This year continues to surprise us, the latest being our earliest start to harvest yet.
Winter barley harvest started on 15 July, which was unexpected as crops were maturing very unevenly.
Good weather and some selective desiccation has certainly brought forward our average start date. The barley looks to be doing 6.5-7.5t/ha, which seems to be on par with other reports for this year.
The jury is still out with the six-row barley, as once again we seem to have small grains with a low kg/hl. However, it definitely seems to suit the heavier land better and came through the winter with greater tiller survival.
The oilseed rape has now been desiccated for 10 days, although some areas have not required any desiccation.
The crop on the whole still looks to have potential and the oilseed rape harvest should follow the barley.
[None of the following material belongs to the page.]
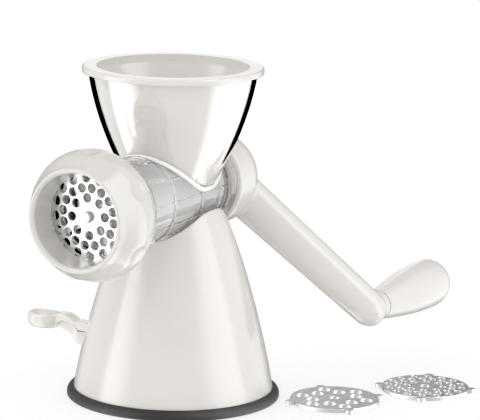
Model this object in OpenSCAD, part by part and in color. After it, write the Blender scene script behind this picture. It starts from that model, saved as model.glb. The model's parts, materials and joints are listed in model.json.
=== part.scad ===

The recent dry conditions have really shown up the lighter soil types around the farm. This could have been a good opportunity to map wheat with a drone in early signs of drought stress to help generate a variable soil type map. Maybe Google Maps have done it for us.
The grass is now burning up, leaving the ewes running short. We have also now sold more than 1,000 fat lambs and although lamb sales are down to the same point last year, the average price a head is definitely higher.
I took a trip to the Groundswell event at the end of June and found the show very interesting. The event is very well organised and there is a seminar topic to suit any interest.
It highlighted to me that there are a lot of farmers out there really pushing the boundaries with crop production management. The take-home message for me was “how do you know it won’t work unless you try it on your farm?”